Сегодня он — махаджир, а завтра снова — примкнувший, как его прародители Абрегам и Тлепшхач, к донским казакам адыгский ополченец из родового аула флигель-адъютанта Его Императорского Величества полковника Хан-Гирея, из Гривенского-Черкесского, из нынешней станицы Гривенской, — кубанский черкес, дошедший с молодцами атамана Платова до Парижа…

Свободный человек, что такого-то?!

Печально, конечно, что очередная наша свобода началась с того, что сперва освободили наши карманы.
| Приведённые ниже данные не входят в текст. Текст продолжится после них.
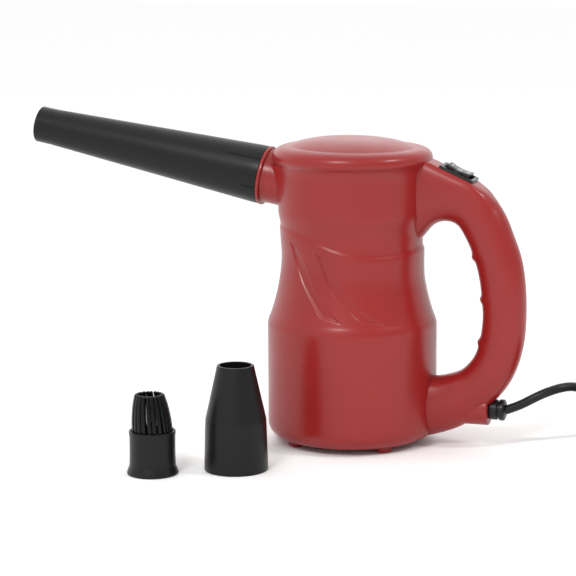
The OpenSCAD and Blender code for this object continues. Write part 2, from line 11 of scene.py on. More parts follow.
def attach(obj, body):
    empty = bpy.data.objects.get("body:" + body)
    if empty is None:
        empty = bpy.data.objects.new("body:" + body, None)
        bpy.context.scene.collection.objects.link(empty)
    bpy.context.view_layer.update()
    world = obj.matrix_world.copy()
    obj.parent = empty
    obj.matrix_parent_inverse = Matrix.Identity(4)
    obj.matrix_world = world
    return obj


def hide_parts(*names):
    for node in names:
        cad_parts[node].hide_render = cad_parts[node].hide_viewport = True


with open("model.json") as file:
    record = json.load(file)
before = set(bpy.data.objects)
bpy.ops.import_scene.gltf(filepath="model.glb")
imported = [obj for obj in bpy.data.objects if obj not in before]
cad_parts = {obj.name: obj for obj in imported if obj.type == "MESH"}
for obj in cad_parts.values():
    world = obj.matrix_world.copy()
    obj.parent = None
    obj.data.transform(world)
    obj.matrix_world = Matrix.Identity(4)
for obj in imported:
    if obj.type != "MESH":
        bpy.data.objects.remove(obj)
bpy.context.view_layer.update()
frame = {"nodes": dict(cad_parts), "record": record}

Да ведь не в деньгах счастье, и даже, как модно теперь пошучивать, — не в их количестве.

Может, это как раз они, летучие и вроде бы необременительные попервоначалу раздумья в утреннем лесу и ночью возле воды с лунной дорожкой на поверхности, постепенно сделали его отшельником, равнодушным не только к чужим выставкам — к своим тоже, сделали чуть ли не затворником… разве так-таки нельзя позволить себе и этого?
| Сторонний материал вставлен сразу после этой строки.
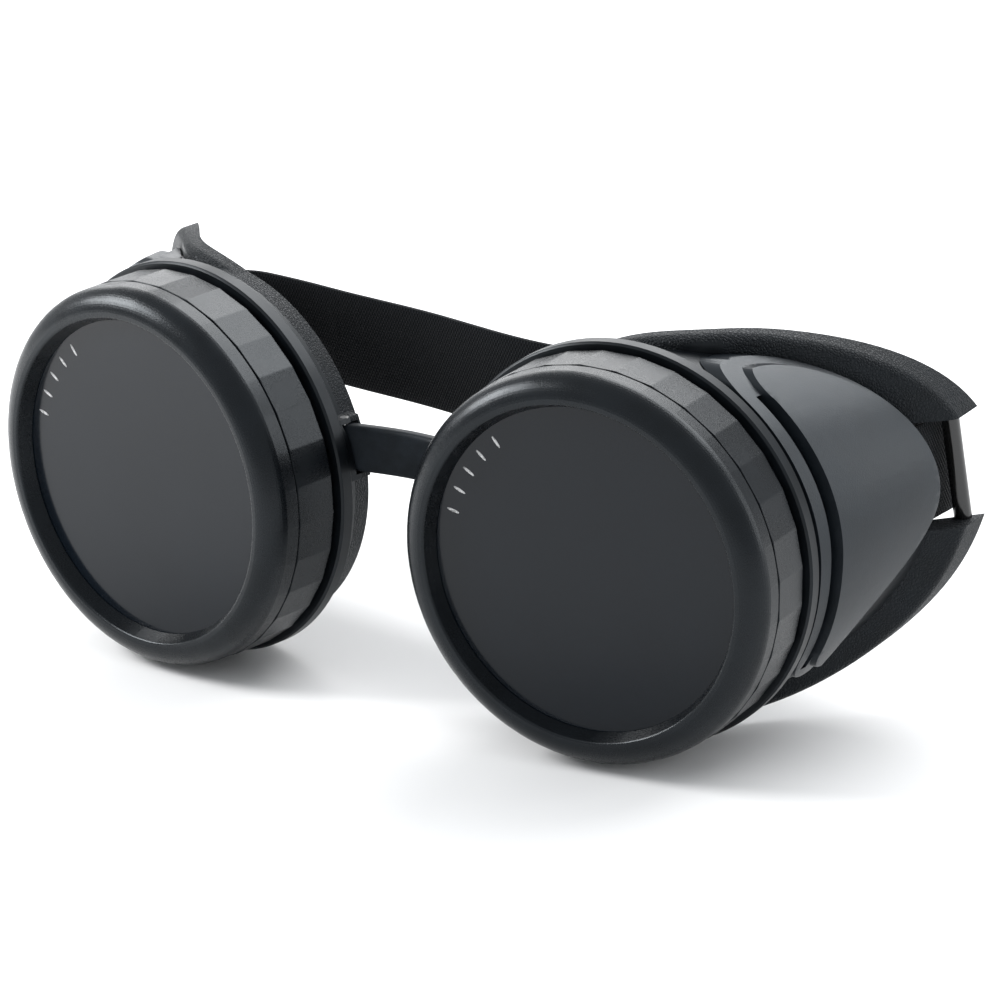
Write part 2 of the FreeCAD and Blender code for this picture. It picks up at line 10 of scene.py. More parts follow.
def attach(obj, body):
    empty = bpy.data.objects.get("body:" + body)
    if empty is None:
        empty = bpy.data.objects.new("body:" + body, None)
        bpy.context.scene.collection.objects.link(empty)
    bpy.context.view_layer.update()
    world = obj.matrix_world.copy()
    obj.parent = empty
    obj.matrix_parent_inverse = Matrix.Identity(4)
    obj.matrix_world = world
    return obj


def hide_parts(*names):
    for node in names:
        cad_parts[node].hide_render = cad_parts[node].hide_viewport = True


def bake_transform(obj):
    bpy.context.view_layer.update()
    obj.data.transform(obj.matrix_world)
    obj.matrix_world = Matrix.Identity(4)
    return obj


# Welding goggles.  Shapes are worked out in millimetres in each eye cup's own frame
# (outward to the temple, depth behind the ring's front lip, height over the lens axis)
# and then set in place in the row frame, in metres.

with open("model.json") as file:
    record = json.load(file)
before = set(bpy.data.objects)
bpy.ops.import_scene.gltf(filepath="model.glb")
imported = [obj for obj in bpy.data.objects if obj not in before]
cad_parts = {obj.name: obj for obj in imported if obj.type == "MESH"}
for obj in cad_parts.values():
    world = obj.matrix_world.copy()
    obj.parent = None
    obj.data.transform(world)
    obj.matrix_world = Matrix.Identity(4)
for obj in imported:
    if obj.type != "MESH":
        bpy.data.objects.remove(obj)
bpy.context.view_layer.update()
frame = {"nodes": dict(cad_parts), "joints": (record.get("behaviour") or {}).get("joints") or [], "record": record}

MM = 0.001
SIDES = {"left": 1, "right": -1}
JOINTS = {joint["name"]: joint for joint in frame["joints"]}
SCREW = JOINTS["left_ring_screw"]
SCREW_DEPTH = 3.0
FRONT = Vector(SCREW["axis"])
TOE_OUT = math.atan2(FRONT.x, -FRONT.y)
LIP_CENTRE = Vector(SCREW["pos_m"]) + FRONT * SCREW_DEPTH * MM
FRONT_LIP_Y = LIP_CENTRE.y / MM
LENS_HEIGHT = LIP_CENTRE.z / MM

# ring, in millimetres
FACETS = 32
FACET_PHASE_DEG = {"left": 2.6, "right": 4.75}
COLLAR_RADIUS = 27.42
CROWN_RADIUS = 3.5
LIP_EDGE_RADIUS = 23.5
SIGHT_RADIUS = 22.6
LENS_SEAT = 2.3
PARTING_DEPTH = 5.42
RING_LENGTH = 12.15
RING_BORE = 26.0
POCKET_RADIUS = 25.3

# face lip, in millimetres: depth of its back edge at a distance outward, and its width
RIM_NASAL_DEPTH = 20.4
RIM_SLOPE = 0.93
RIM_BEND = 5.0
RIM_ROUND = 3.0
LIP_WIDTH = 3.2
LIP_EXTRA = 2.6
LIP_REACH = 33.0

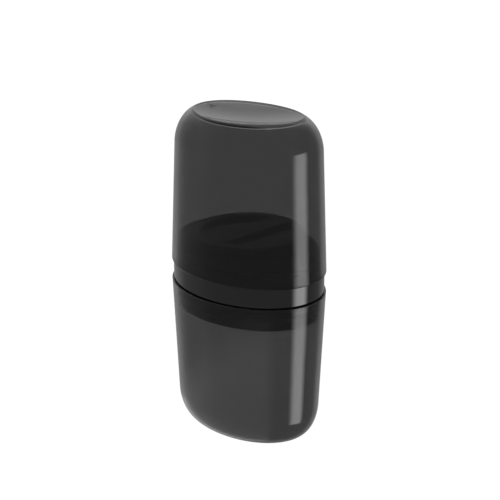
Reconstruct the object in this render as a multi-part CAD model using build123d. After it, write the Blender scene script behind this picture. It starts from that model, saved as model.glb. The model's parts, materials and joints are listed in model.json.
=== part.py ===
from build123d import *
from math import cos, radians, sin, sqrt
import os

# Pill crusher: an oval capsule that stands on end. Two clear cups close over the two ends of a
# black core, and the core holds a screw press: a plug with three helical lugs drives a toothed
# steel plate down on a steel anvil at the bottom of a round well.
# Millimetres, +Z up. The origin is the centre of the face that the capsule stands on, and X runs
# along the oval's long axis. Every oval is the rims' outline moved inwards by an inset.

# Outline and heights of the two cups
HALF_LENGTH = 26.05
HALF_WIDTH = 19.85
TOP_Z = 98.0
UPPER_RIM_Z = 51.6
LOWER_RIM_Z = 45.45
WALL = 1.4
CUP_FLOOR = 1.2
DRAFT = 0.042
TOP_ROUND_RUN = 7.6
TOP_ROUND_RISE = 10.15
BASE_ROUND_RUN = 4.35
BASE_ROUND_RISE = 8.6
ROUND_STEPS = 8

# Dimple in the top: the lip's half axes and its depth below the lip's highest points
LIP_HALF_LENGTH = 18.2
LIP_HALF_WIDTH = 13.0
DIMPLE_DEPTH = 2.0
DIMPLE_RADIUS = 40.0

# Core: an oval housing with a spigot up into one cup and a skirt down into the other
BAND_INSET = 0.55
SPIGOT_INSET = 2.05
SPIGOT_TOP_Z = 59.2
SKIRT_BOTTOM_Z = 38.2
SHADOW_GAP = 0.2
SHADOW_GAP_INSET = 0.8
SEAT_CLEARANCE = 0.03
HOUSING_WALL = 2.2
DECK_THICKNESS = 2.5
EDGE_BREAK = 0.4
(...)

Еще разок-другой в Нальчике подведут кабардинцы белого коня своему сородичу Карданову — великому американскому художнику Михаилу Шемякину, в котором, по слухам, течет также кровь индейцев-делаваров, еще разок в соседнем Черкесске попробуют отловить десятка два-три праздношатающихся и чуть не силой запихнуть в зал с картинами этого заокеанского мэтра, и знающему себе цену, но по-старинке блюдущему адыгство коллеге из местных, никогда не отрывавшему пуповину от родимой земельки, станет и вовсе скучно: да с кем соперничать-то? И, понятное с давних пор дело, в соперничестве этом судьи-то — кто?..

Невольно вспоминается питерский художник еще дореволюционной школы, знаменитый анималист Валентин Иванович Курдов, с которым в середине восьмидесятых свел меня в Ленинграде старый, еще с сибирских времен, товарищ Борис Ракицкий, светлая и ему тоже память. Валентину Ивановичу было хорошо за девяносто, и в городской бане, после щедрой парилочки, я попытался было взять его под локоть перед ступенькой в бассейн… С улыбкой он отвел мою руку и кивнул Борису: мол, твой-то друг!.. За кого меня держит?

— Несколько лет назад, на юбилей Валентина Ивановича, накрыли стол, каких в Союзе художников не было и у большого начальства, — посмеиваясь, рассказывал дома после баньки Борис, один из руководителей этого самого Союза. — Ждем-пождем — нет виновника торжества!.. Час, два, три. Послали туда и сюда гонцов: может, что-то случилось?.. И самый проворный вдруг докладывает: охотничья собака Курдова получила на выставке золотую медаль, сейчас там чествуют чемпионов, и старик сидит с ней в обнимку!

Насколько скучней и безрадостней стал бы наш мир, и без того уже до зеленой тоски «зарегламентированный», если бы не было этих якобы чудаков — своенравных сопротивленцев насильственному устройству человеческого счастья!

Что ж, что Курдову тогда было за девяносто, а Феликсу пока нет шестидесяти: дай Бог дожить!